I suppose what I am advocating is investigative journalism, the journalism of the young Woodward and Bernstein. A journalism more concerned with truth than reconciling differing falsehoods or evasions. It’s a much harder and more dangerous form of journalism and far less likely to get it’s practitioners summer homes in Nantucket, but that’s the kind of journalism we need in these difficult times.
I realize these remarks aren’t exactly timely. Tim Russert was a fine person, by all accounts, and I was saddened by his passing. No doubt he did the job as well as he could.

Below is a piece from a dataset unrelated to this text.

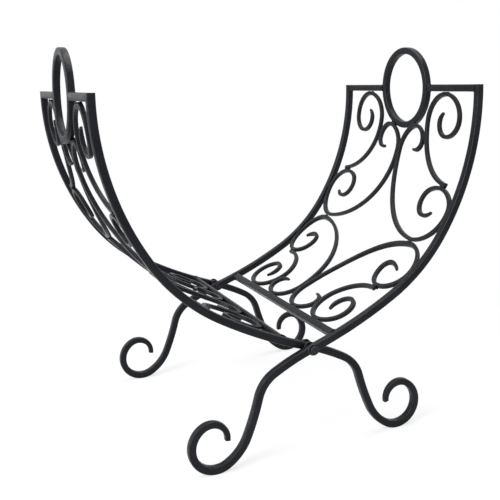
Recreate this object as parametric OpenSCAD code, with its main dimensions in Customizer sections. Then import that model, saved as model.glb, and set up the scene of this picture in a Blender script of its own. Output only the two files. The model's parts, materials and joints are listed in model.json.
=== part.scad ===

But so much of the coverage of his passing has had a self congratulatory quality from the inside the beltway news media, that has let us down so badly in recent years, that it just seemed to me that somebody should take a more clear-eyed and critical perspective toward the kind of journalism that Mr. Russert practiced.
Fair enough. We can agree to disagree on this one. I see what Russert did as piecing together fragmented pieces of a given story to establish the truth as it stood as of the day he was reporting or interviewing. I also appreciate that he treated everyone with the same candid approach, rather than what we see by Hannity or Olberman where the show is all about them and their personality and ideology.
58 is way too young. It is fitting that Brokaw will fill in on Meet The Press until they find a suitable replacement for the fine job Russert did.
I don’t think Tim did put together fragmented pieces of a story. He relied on the record. He resarched, but his research depended what was on the existing record, lexis or nexis. If a piece of information didn’t exist in that particular univerese of information, it never had a chance to appear on his show.